AIM OF THE EXERCISE:
Only the lines starting at the one with "Turn this picture" and ending at the one with "plane Y = 0." should be copied, exactly and with both ends kept.

ENTRIES:
----------------------------------------

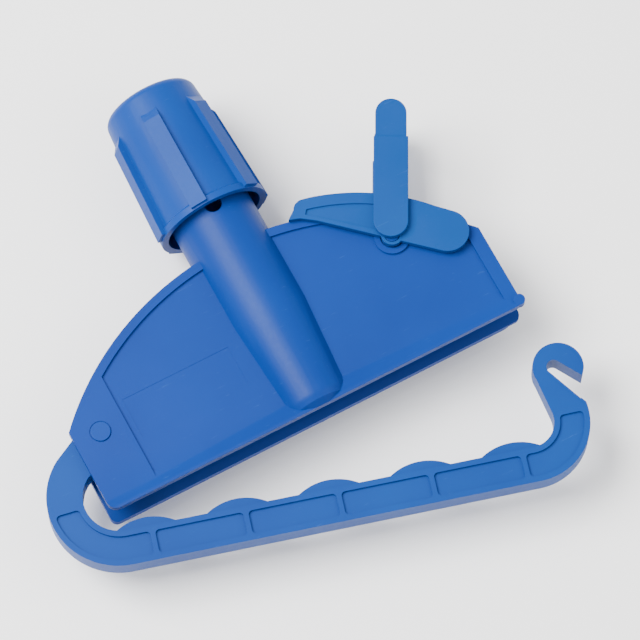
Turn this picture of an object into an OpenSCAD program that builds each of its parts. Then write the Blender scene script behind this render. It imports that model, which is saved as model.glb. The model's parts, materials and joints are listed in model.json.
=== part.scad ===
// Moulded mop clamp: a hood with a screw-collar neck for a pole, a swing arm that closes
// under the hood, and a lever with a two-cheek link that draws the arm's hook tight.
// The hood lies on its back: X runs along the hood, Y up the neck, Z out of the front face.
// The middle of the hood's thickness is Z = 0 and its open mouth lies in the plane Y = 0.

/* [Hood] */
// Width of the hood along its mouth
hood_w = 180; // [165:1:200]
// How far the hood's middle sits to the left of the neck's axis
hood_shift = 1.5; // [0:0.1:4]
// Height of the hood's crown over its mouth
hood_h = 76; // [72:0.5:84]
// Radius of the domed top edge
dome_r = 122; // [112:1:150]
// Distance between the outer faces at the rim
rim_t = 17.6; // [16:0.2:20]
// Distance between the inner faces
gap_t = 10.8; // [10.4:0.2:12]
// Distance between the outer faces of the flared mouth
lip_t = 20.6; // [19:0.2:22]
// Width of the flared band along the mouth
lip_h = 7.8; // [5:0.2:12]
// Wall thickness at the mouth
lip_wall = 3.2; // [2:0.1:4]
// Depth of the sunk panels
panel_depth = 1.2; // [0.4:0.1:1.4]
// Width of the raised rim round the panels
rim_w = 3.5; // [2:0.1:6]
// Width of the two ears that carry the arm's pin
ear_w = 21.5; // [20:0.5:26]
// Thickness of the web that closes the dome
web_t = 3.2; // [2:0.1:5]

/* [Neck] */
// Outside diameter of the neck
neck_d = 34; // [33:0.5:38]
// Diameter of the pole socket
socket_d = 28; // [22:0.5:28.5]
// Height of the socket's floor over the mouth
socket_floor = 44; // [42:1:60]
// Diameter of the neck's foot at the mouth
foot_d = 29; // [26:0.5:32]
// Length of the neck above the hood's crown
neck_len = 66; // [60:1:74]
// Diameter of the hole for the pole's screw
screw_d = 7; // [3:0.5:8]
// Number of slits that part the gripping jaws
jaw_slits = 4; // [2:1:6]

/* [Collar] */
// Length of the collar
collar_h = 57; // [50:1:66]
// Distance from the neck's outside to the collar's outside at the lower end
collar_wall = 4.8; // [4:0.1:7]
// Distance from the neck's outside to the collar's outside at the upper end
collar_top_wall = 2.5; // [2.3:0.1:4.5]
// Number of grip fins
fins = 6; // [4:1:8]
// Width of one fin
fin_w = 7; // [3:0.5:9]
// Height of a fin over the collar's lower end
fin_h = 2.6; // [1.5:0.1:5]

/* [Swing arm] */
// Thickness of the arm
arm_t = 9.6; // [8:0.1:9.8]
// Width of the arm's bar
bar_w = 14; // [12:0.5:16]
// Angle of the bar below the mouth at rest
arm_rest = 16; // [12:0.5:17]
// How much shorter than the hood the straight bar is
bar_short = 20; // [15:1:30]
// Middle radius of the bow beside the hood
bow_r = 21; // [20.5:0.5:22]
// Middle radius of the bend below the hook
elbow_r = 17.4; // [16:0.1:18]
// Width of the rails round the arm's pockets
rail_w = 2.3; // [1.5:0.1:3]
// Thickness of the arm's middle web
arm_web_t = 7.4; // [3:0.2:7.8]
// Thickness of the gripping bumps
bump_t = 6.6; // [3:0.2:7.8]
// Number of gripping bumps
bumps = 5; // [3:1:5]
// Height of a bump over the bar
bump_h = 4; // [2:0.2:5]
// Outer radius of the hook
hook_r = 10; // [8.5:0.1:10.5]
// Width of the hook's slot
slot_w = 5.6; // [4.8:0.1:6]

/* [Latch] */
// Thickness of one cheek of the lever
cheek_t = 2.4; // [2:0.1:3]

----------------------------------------

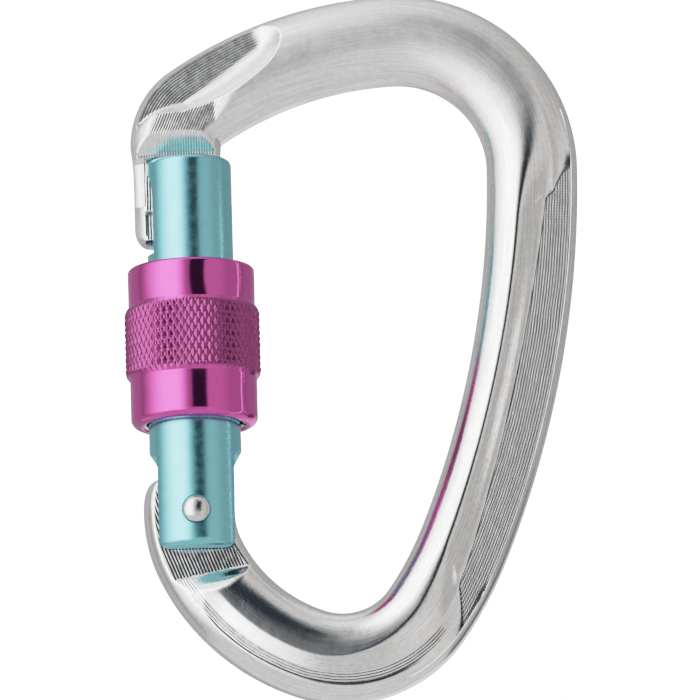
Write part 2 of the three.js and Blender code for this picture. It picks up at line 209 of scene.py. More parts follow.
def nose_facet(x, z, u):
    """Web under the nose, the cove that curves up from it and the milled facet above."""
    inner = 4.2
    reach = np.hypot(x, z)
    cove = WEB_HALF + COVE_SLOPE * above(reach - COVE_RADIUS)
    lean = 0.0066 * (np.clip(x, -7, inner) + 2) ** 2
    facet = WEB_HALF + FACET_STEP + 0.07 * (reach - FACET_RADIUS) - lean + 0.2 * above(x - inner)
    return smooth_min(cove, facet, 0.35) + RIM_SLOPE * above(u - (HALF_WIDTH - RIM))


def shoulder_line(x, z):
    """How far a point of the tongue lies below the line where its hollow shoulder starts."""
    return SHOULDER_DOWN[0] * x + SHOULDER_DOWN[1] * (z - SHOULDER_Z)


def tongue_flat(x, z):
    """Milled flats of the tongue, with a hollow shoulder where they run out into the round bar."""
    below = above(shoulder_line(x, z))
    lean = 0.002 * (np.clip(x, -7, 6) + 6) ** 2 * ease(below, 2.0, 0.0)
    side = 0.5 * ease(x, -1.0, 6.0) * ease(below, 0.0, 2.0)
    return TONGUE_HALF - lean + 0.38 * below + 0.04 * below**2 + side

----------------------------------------

ANSWER TO THIS EXERCISE:
Turn this picture of an object into an OpenSCAD program that builds each of its parts. Then write the Blender scene script behind this render. It imports that model, which is saved as model.glb. The model's parts, materials and joints are listed in model.json.
=== part.scad ===
// Moulded mop clamp: a hood with a screw-collar neck for a pole, a swing arm that closes
// under the hood, and a lever with a two-cheek link that draws the arm's hook tight.
// The hood lies on its back: X runs along the hood, Y up the neck, Z out of the front face.
// The middle of the hood's thickness is Z = 0 and its open mouth lies in the plane Y = 0.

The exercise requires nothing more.